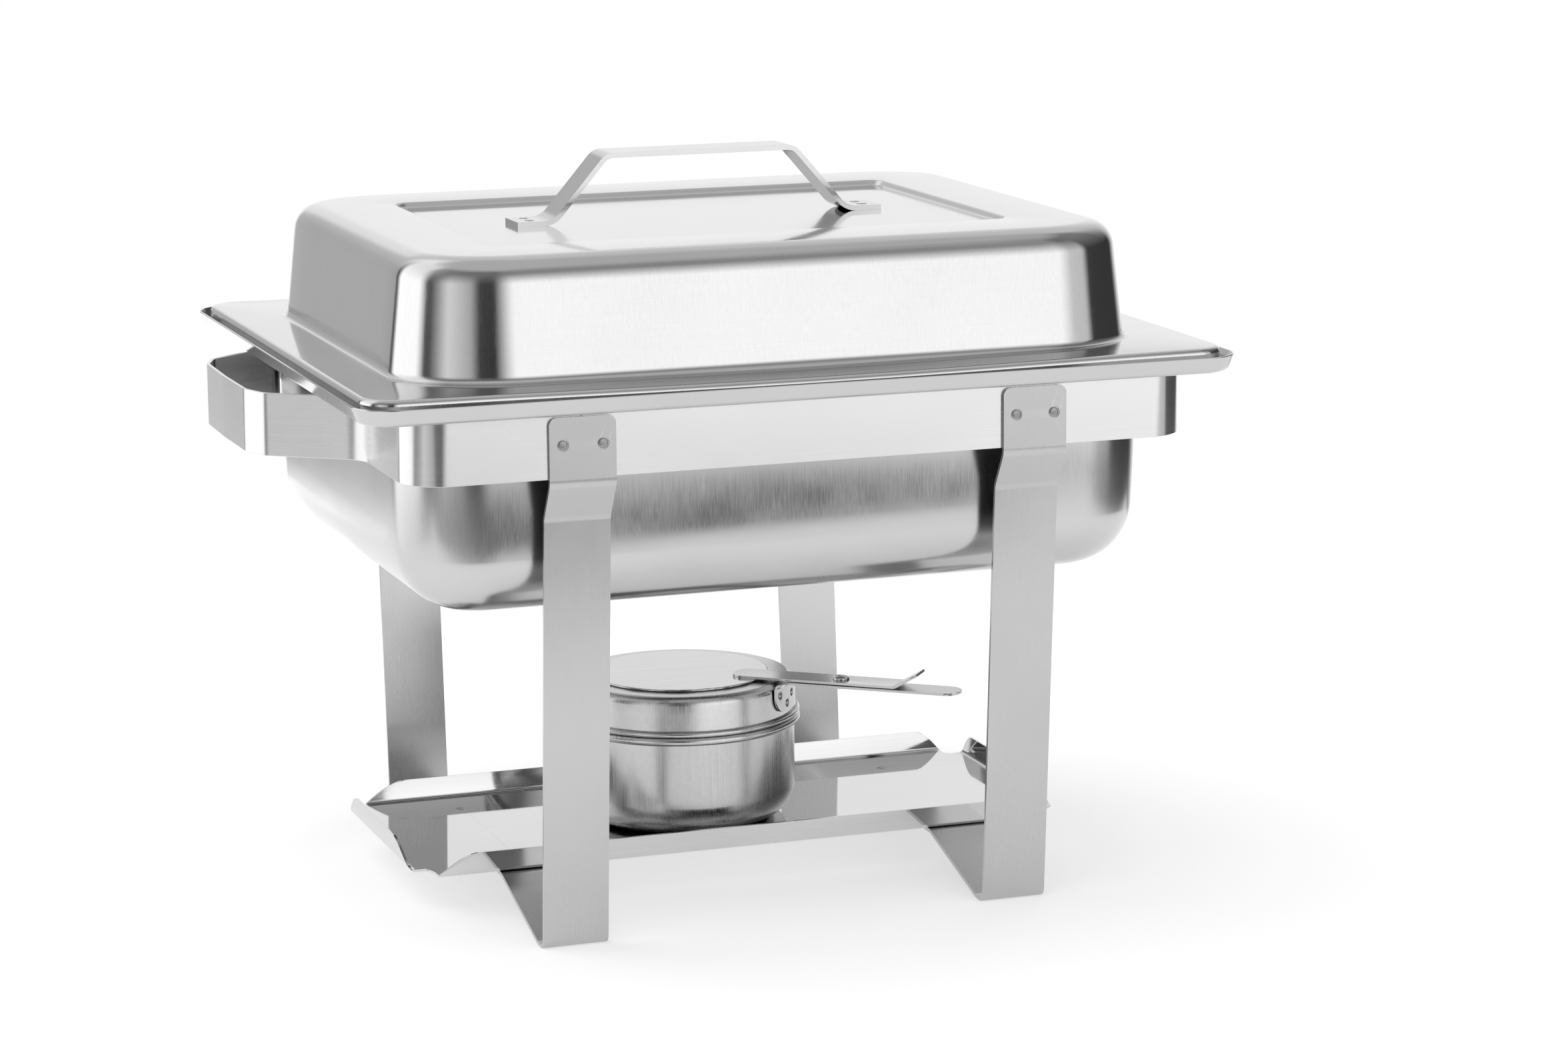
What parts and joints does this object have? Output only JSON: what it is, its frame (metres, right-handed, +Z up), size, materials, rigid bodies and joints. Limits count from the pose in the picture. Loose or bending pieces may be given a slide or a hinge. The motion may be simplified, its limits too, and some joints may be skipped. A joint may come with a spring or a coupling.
{
  "type": "chafing dish food warmer",
  "caption": "Rectangular lidded chafing dish on a strip-metal stand, with a water pan, food pan, tray and covered spirit burner.",
  "frame": {"origin": "on the table under the middle of the dish", "axes": "+Z up, +X along the long side, front at -Y"},
  "size_m": [0.3912, 0.295, 0.2924],
  "materials": {
    "lid": "polished with a fine straight grain",
    "lid_handle": "polished",
    "food_pan": "satin",
    "water_pan": "satin with a fine grain",
    "stand": "brushed along the strip",
    "tray": "polished",
    "burner": "polished with a drawn grain",
    "burner_strips": "satin",
    "tinplate": "bright tinplate",
    "weld_marks": "pressed"
  },
  "bodies": {
    "stand": {"frame_band_front": "stand", "frame_band_back": "stand", "leg_strip_left": "stand", "leg_strip_right": "stand", "leg_plate_welds": "weld_marks", "tray": "tray", "tray_welds": "weld_marks"},
    "water_pan": {"water_pan": "water_pan"},
    "food_pan": {"food_pan": "food_pan"},
    "lid": {"lid_shell": "lid", "lid_handle": "lid_handle", "lid_handle_welds": "weld_marks"},
    "burner": {"burner_cup": "burner"},
    "fuel": {"fuel_can": "tinplate"},
    "burner_cover": {"burner_cover": "burner", "burner_handle": "burner_strips", "burner_handle_welds": "weld_marks", "pivot_washer": "burner_strips", "pivot_rivet": "burner_strips"},
    "snuffer": {"snuffer_disc": "burner", "snuffer_lever": "burner_strips"}
  },
  "joints": [
    {"name": "water_pan_lift", "type": "slide", "parent": "stand", "child": "water_pan", "axis": [0, 0, 1], "range_m": [0, 0.1]},
    {"name": "food_pan_lift", "type": "slide", "parent": "water_pan", "child": "food_pan", "axis": [0, 0, 1], "range_m": [0, 0.1]},
    {"name": "lid_lift", "type": "slide", "parent": "food_pan", "child": "lid", "axis": [0, 0, 1], "range_m": [0, 0.15]},
    {"name": "burner_lift", "type": "slide", "parent": "stand", "child": "burner", "axis": [0, 0, 1], "range_m": [0, 0.012]},
    {"name": "fuel_lift", "type": "slide", "parent": "burner", "child": "fuel", "axis": [0, 0, 1], "range_m": [0, 0.015]},
    {"name": "cover_lift", "type": "slide", "parent": "burner", "child": "burner_cover", "axis": [0, 0, 1], "range_m": [0, 0.02]},
    {"name": "snuffer_swing", "type": "hinge", "parent": "burner_cover", "child": "snuffer", "pos_m": [0.04563, -0.04377, 0.0773], "axis": [0, 0, 1], "range_deg": [-85, 0]}
  ]
}
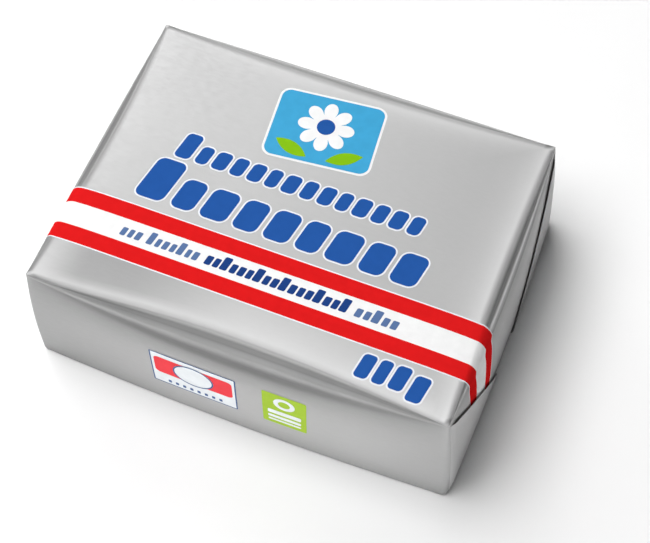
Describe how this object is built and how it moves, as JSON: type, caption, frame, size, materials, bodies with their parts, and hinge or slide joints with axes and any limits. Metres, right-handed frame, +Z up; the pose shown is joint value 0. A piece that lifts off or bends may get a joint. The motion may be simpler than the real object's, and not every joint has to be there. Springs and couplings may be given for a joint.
{
  "type": "wrapped butter block",
  "caption": "Low brick of butter shut in a folded silver foil wrapper, with creased top edges, ears folded over both ends and a red and white band round it.",
  "frame": {"origin": "centre of the flat base that the block lies on", "axes": "+X along the length, towards the right end, +Y across the width, towards the back, +Z up"},
  "size_m": [0.1034, 0.0788, 0.0354],
  "materials": {
    "foil": "matt silver foil laminated to paper, softly creased, printed with fields of red, white, blue and green"
  },
  "bodies": {
    "root": {"wrapped_block": "foil"}
  },
  "joints": []
}
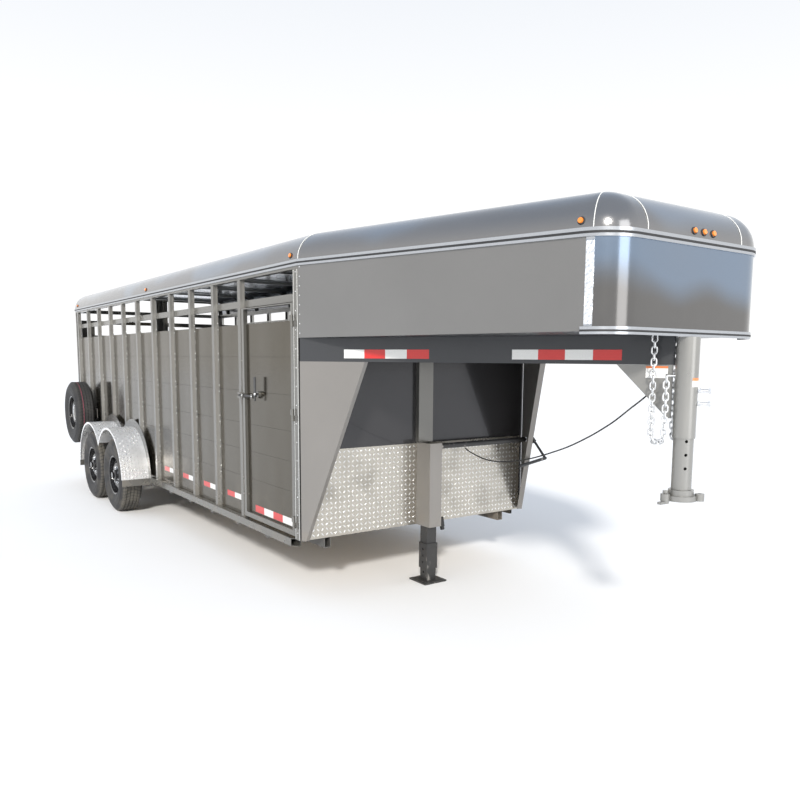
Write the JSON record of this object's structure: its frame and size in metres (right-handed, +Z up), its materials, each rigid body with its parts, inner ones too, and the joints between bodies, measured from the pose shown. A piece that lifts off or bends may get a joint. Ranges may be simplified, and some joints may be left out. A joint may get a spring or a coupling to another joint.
{
  "type": "gooseneck livestock trailer",
  "caption": "Slatted-side gooseneck livestock trailer with tandem wheels, swinging gates, side door, drop-leg jack and adjustable ball coupler",
  "frame": {"origin": "middle of the jack's foot plate, on the ground", "axes": "+X forward to the truck along the length, +Y to the left, +Z up"},
  "size_m": [9.0629, 2.65, 2.5285],
  "materials": {
    "body_paint": "glossy charcoal metallic paint",
    "frame_paint": "grey metallic paint",
    "black_paint": "black gloss paint",
    "underframe_paint": "dull grey paint",
    "bright_aluminium": "mill finish, tread pattern where it is a plate",
    "dark_rubber": "matt",
    "tyre_rubber": "matt black",
    "galvanised": "zinc plated",
    "treated_wood": "rough sawn, treated",
    "amber_lens": "clear amber plastic",
    "red_lens": "clear red plastic",
    "cable_sheath": "matt black",
    "wheel_paint": "black gloss enamel"
  },
  "bodies": {
    "trailer": {"axles": "underframe_paint", "chassis_rails": "underframe_paint", "connector_cord": "cable_sheath", "connector_plug": "cable_sheath", "coupler_bolts": "galvanised", "coupler_sleeve": "frame_paint", "cross_members": "underframe_paint", "edge_trim": "bright_aluminium", "fender_plates": "frame_paint", "fenders": "bright_aluminium", "floor_planks": "treated_wood", "front_posts": "frame_paint", "front_wall": "body_paint", "gooseneck_beams": "frame_paint", "hinge_pins": "frame_paint", "jack_casing": "frame_paint", "jack_cross_tube": "black_paint", "kick_plate": "bright_aluminium", "marker_lamps": "amber_lens", "neck_gussets": "frame_paint", "nose_cross_members": "frame_paint", "nose_floor": "frame_paint", "nose_front_skin": "body_paint", "nose_side_panels": "body_paint", "rear_frame": "frame_paint", "roof_bows": "frame_paint", "roof_main": "body_paint", "roof_nose": "body_paint", "rub_rails": "frame_paint", "safety_chains": "galvanised", "side_panels": "body_paint", "spare_bracket": "frame_paint", "spare_rim": "wheel_paint", "spare_tyre": "tyre_rubber", "suspension": "underframe_paint", "tail_lamps": "red_lens", "trim_insert": "dark_rubber", "wall_posts": "frame_paint", "wall_rails": "frame_paint", "wedge_panels": "frame_paint", "wiring_cable": "cable_sheath"},
    "wheel_front_right": {"tyre_front_right": "tyre_rubber", "rim_front_right": "wheel_paint"},
    "wheel_rear_right": {"tyre_rear_right": "tyre_rubber", "rim_rear_right": "wheel_paint"},
    "wheel_front_left": {"tyre_front_left": "tyre_rubber", "rim_front_left": "wheel_paint"},
    "wheel_rear_left": {"tyre_rear_left": "tyre_rubber", "rim_rear_left": "wheel_paint"},
    "side_door": {"escape_door": "frame_paint"},
    "door_handle": {"door_latch_handle": "black_paint"},
    "door_bar": {"door_latch_bar": "black_paint"},
    "tail_gate": {"rear_gate": "frame_paint"},
    "gate_bar": {"rear_gate_latch": "black_paint"},
    "divider_gate": {"centre_gate": "frame_paint"},
    "landing_leg": {"jack_leg": "black_paint"},
    "crank": {"crank_handle": "black_paint"},
    "coupler_slide": {"coupler_stem": "frame_paint", "coupler_head": "frame_paint"},
    "coupler_lock": {"coupler_latch": "frame_paint"}
  },
  "joints": [
    {"name": "wheel_front_right_spin", "type": "hinge", "parent": "trailer", "child": "wheel_front_right", "pos_m": [-4.031, -1.1925, 0.396], "axis": [0, 1, 0], "continuous": true},
    {"name": "wheel_rear_right_spin", "type": "hinge", "parent": "trailer", "child": "wheel_rear_right", "pos_m": [-4.991, -1.1925, 0.396], "axis": [0, 1, 0], "continuous": true},
    {"name": "wheel_front_left_spin", "type": "hinge", "parent": "trailer", "child": "wheel_front_left", "pos_m": [-4.031, 1.1925, 0.396], "axis": [0, 1, 0], "continuous": true},
    {"name": "wheel_rear_left_spin", "type": "hinge", "parent": "trailer", "child": "wheel_rear_left", "pos_m": [-4.991, 1.1925, 0.396], "axis": [0, 1, 0], "continuous": true},
    {"name": "side_door_swing", "type": "hinge", "parent": "trailer", "child": "side_door", "pos_m": [-0.161, -1.057, 1], "axis": [0, 0, 1], "range_deg": [0, 165]},
    {"name": "door_handle_turn", "type": "hinge", "parent": "side_door", "child": "door_handle", "pos_m": [-0.76, -1.05, 1.419], "axis": [0, 1, 0], "range_deg": [0, 80]},
    {"name": "door_bar_slide", "type": "slide", "parent": "side_door", "child": "door_bar", "axis": [1, 0, 0], "range_m": [0, 0.075]},
    {"name": "tail_gate_swing", "type": "hinge", "parent": "trailer", "child": "tail_gate", "pos_m": [-6.718, 0.99, 1], "axis": [0, 0, -1], "range_deg": [0, 155]},
    {"name": "gate_bar_slide", "type": "slide", "parent": "tail_gate", "child": "gate_bar", "axis": [0, 1, 0], "range_m": [0, 0.07]},
    {"name": "divider_gate_swing", "type": "hinge", "parent": "trailer", "child": "divider_gate", "pos_m": [-3.396, 0.982, 1], "axis": [0, 0, 1], "range_deg": [-85, 85]},
    {"name": "landing_leg_lift", "type": "slide", "parent": "trailer", "child": "landing_leg", "axis": [0, 0, 1], "range_m": [0, 0.25]},
    {"name": "crank_fold", "type": "hinge", "parent": "trailer", "child": "crank", "pos_m": [0.036, 1.073, 1.016], "axis": [0.78, 0, 0.6258], "range_deg": [0, 170]},
    {"name": "coupler_height", "type": "slide", "parent": "trailer", "child": "coupler_slide", "axis": [0, 0, 1], "range_m": [-0.1, 0.13]},
    {"name": "coupler_lock_turn", "type": "hinge", "parent": "coupler_slide", "child": "coupler_lock", "pos_m": [2.12453, -0.08645, 0.971], "axis": [0, 0, 1], "range_deg": [0, 90]}
  ],
  "couplings": [
    {"joint": "door_bar_slide", "follows": "door_handle_turn", "m_per_rad": 0.05}
  ]
}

> **Required work**: In the entries above, find each line with the word "this" and copy it.

> **Solution**:
What parts and joints does this object have? Output only JSON: what it is, its frame (metres, right-handed, +Z up), size, materials, rigid bodies and joints. Limits count from the pose in the picture. Loose or bending pieces may be given a slide or a hinge. The motion may be simplified, its limits too, and some joints may be skipped. A joint may come with a spring or a coupling.
Describe how this object is built and how it moves, as JSON: type, caption, frame, size, materials, bodies with their parts, and hinge or slide joints with axes and any limits. Metres, right-handed frame, +Z up; the pose shown is joint value 0. A piece that lifts off or bends may get a joint. The motion may be simpler than the real object's, and not every joint has to be there. Springs and couplings may be given for a joint.
Write the JSON record of this object's structure: its frame and size in metres (right-handed, +Z up), its materials, each rigid body with its parts, inner ones too, and the joints between bodies, measured from the pose shown. A piece that lifts off or bends may get a joint. Ranges may be simplified, and some joints may be left out. A joint may get a spring or a coupling to another joint.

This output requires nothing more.